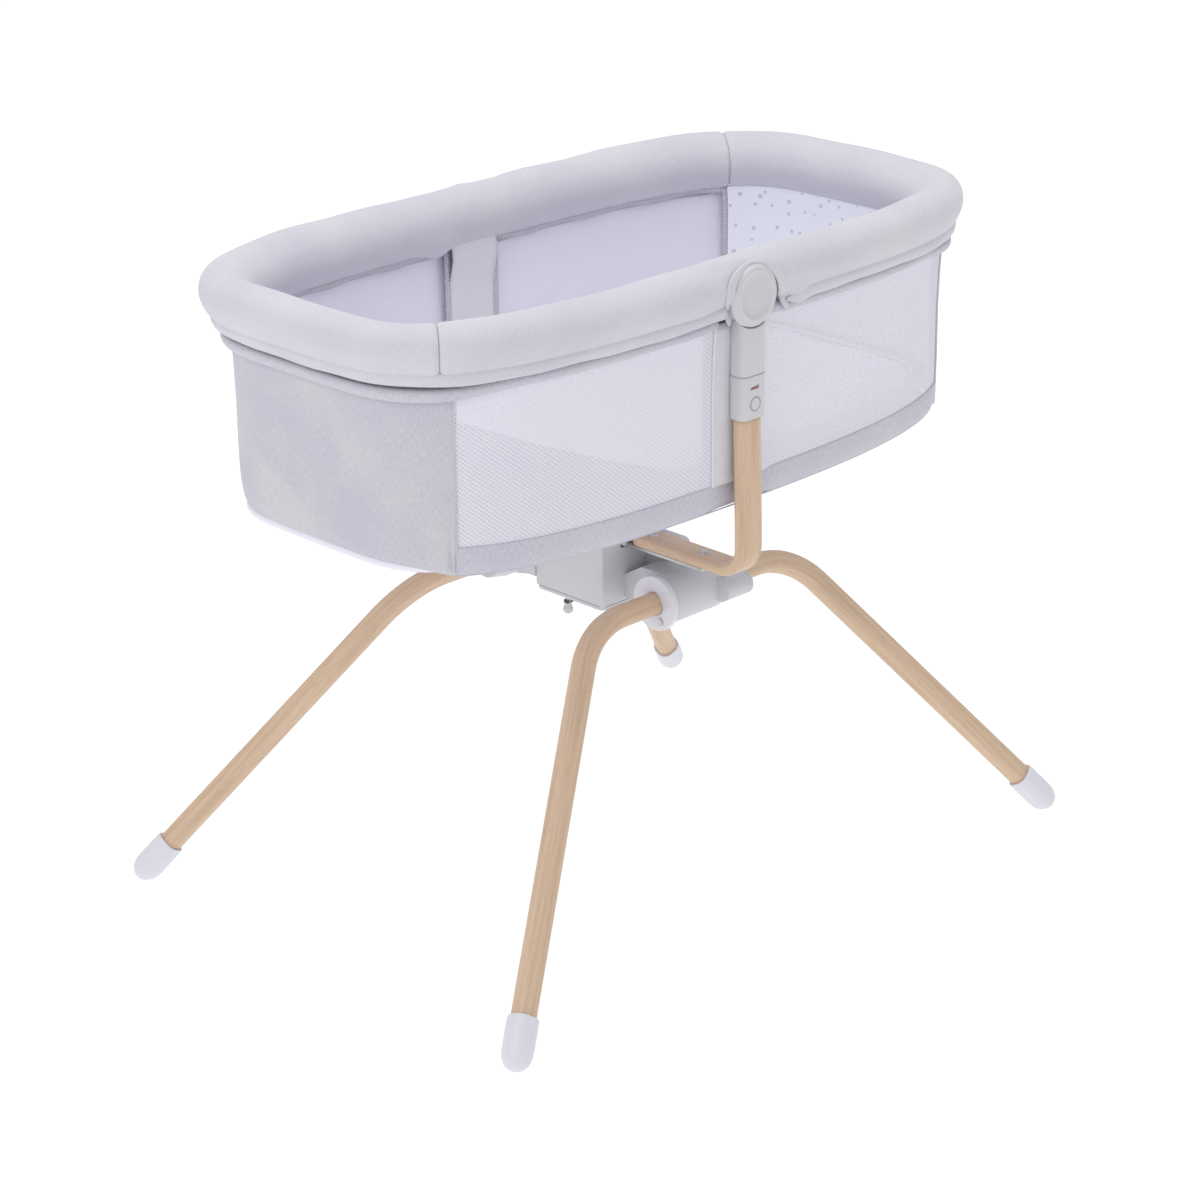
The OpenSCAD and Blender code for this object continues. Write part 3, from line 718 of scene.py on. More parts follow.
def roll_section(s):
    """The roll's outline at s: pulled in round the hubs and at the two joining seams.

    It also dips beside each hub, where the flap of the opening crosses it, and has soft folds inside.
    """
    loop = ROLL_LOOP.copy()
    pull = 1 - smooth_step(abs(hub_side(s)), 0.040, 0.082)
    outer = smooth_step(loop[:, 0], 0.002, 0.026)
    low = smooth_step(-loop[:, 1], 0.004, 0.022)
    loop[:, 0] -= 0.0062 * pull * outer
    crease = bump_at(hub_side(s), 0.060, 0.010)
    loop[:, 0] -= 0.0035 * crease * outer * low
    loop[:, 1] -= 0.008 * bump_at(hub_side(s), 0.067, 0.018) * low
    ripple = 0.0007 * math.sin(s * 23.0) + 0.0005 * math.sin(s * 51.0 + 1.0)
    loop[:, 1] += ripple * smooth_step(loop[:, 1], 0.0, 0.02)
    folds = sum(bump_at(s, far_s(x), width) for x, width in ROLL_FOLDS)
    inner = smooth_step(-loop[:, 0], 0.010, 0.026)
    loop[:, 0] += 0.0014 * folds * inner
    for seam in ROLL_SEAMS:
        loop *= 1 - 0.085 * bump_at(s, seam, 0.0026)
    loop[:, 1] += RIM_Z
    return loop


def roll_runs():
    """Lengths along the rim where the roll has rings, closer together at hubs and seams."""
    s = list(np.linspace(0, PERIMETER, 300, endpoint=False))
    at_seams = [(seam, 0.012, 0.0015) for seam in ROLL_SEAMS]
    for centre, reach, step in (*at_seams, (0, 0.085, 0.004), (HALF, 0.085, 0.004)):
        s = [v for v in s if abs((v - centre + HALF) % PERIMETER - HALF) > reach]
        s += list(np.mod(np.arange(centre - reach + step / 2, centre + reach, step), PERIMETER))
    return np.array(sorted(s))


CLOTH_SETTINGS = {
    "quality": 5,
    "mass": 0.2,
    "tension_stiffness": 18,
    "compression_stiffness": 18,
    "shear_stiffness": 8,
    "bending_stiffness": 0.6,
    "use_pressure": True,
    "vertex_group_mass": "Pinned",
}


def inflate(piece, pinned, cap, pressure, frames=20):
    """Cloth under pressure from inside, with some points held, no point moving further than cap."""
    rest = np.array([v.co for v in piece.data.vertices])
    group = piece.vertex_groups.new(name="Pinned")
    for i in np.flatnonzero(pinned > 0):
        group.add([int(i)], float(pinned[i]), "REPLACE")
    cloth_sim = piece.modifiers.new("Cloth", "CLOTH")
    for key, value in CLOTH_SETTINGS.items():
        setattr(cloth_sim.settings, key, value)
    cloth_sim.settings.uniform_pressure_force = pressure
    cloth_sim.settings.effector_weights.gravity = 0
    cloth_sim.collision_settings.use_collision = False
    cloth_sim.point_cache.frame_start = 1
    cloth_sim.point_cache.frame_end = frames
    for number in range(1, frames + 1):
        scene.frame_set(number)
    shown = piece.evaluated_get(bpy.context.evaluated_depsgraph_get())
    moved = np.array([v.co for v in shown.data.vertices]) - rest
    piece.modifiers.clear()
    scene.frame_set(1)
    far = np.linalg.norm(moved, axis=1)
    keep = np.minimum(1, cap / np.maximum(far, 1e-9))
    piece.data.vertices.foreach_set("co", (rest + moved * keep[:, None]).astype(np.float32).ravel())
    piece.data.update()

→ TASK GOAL
All the data must be duplicated exactly, with nothing added or removed.

→ SOLUTION
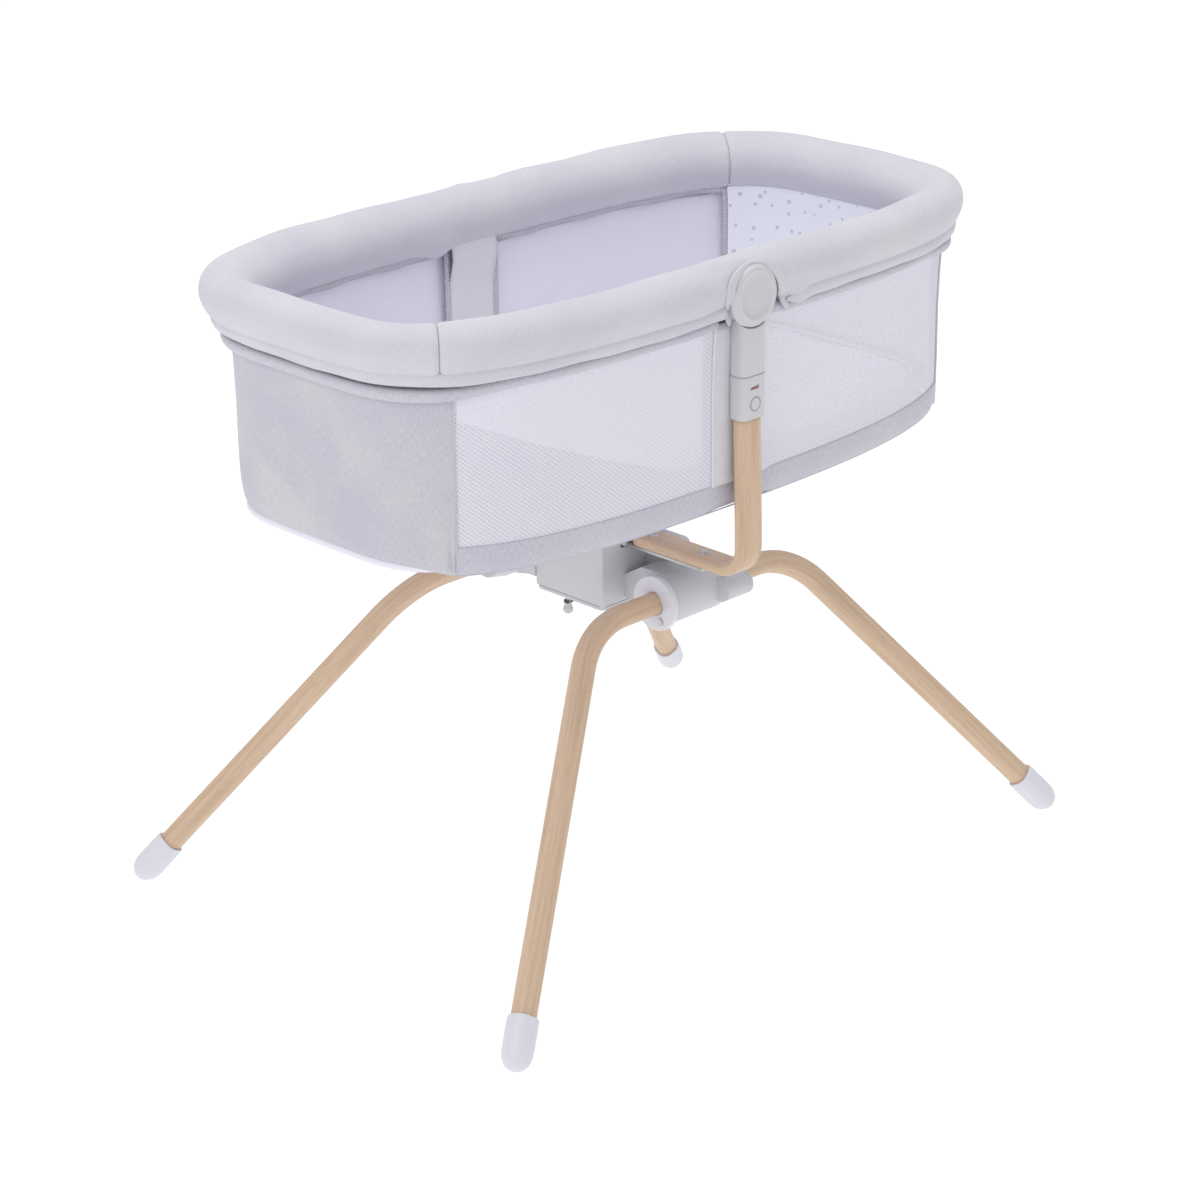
The OpenSCAD and Blender code for this object continues. Write part 3, from line 718 of scene.py on. More parts follow.
def roll_section(s):
    """The roll's outline at s: pulled in round the hubs and at the two joining seams.

    It also dips beside each hub, where the flap of the opening crosses it, and has soft folds inside.
    """
    loop = ROLL_LOOP.copy()
    pull = 1 - smooth_step(abs(hub_side(s)), 0.040, 0.082)
    outer = smooth_step(loop[:, 0], 0.002, 0.026)
    low = smooth_step(-loop[:, 1], 0.004, 0.022)
    loop[:, 0] -= 0.0062 * pull * outer
    crease = bump_at(hub_side(s), 0.060, 0.010)
    loop[:, 0] -= 0.0035 * crease * outer * low
    loop[:, 1] -= 0.008 * bump_at(hub_side(s), 0.067, 0.018) * low
    ripple = 0.0007 * math.sin(s * 23.0) + 0.0005 * math.sin(s * 51.0 + 1.0)
    loop[:, 1] += ripple * smooth_step(loop[:, 1], 0.0, 0.02)
    folds = sum(bump_at(s, far_s(x), width) for x, width in ROLL_FOLDS)
    inner = smooth_step(-loop[:, 0], 0.010, 0.026)
    loop[:, 0] += 0.0014 * folds * inner
    for seam in ROLL_SEAMS:
        loop *= 1 - 0.085 * bump_at(s, seam, 0.0026)
    loop[:, 1] += RIM_Z
    return loop


def roll_runs():
    """Lengths along the rim where the roll has rings, closer together at hubs and seams."""
    s = list(np.linspace(0, PERIMETER, 300, endpoint=False))
    at_seams = [(seam, 0.012, 0.0015) for seam in ROLL_SEAMS]
    for centre, reach, step in (*at_seams, (0, 0.085, 0.004), (HALF, 0.085, 0.004)):
        s = [v for v in s if abs((v - centre + HALF) % PERIMETER - HALF) > reach]
        s += list(np.mod(np.arange(centre - reach + step / 2, centre + reach, step), PERIMETER))
    return np.array(sorted(s))


CLOTH_SETTINGS = {
    "quality": 5,
    "mass": 0.2,
    "tension_stiffness": 18,
    "compression_stiffness": 18,
    "shear_stiffness": 8,
    "bending_stiffness": 0.6,
    "use_pressure": True,
    "vertex_group_mass": "Pinned",
}


def inflate(piece, pinned, cap, pressure, frames=20):
    """Cloth under pressure from inside, with some points held, no point moving further than cap."""
    rest = np.array([v.co for v in piece.data.vertices])
    group = piece.vertex_groups.new(name="Pinned")
    for i in np.flatnonzero(pinned > 0):
        group.add([int(i)], float(pinned[i]), "REPLACE")
    cloth_sim = piece.modifiers.new("Cloth", "CLOTH")
    for key, value in CLOTH_SETTINGS.items():
        setattr(cloth_sim.settings, key, value)
    cloth_sim.settings.uniform_pressure_force = pressure
    cloth_sim.settings.effector_weights.gravity = 0
    cloth_sim.collision_settings.use_collision = False
    cloth_sim.point_cache.frame_start = 1
    cloth_sim.point_cache.frame_end = frames
    for number in range(1, frames + 1):
        scene.frame_set(number)
    shown = piece.evaluated_get(bpy.context.evaluated_depsgraph_get())
    moved = np.array([v.co for v in shown.data.vertices]) - rest
    piece.modifiers.clear()
    scene.frame_set(1)
    far = np.linalg.norm(moved, axis=1)
    keep = np.minimum(1, cap / np.maximum(far, 1e-9))
    piece.data.vertices.foreach_set("co", (rest + moved * keep[:, None]).astype(np.float32).ravel())
    piece.data.update()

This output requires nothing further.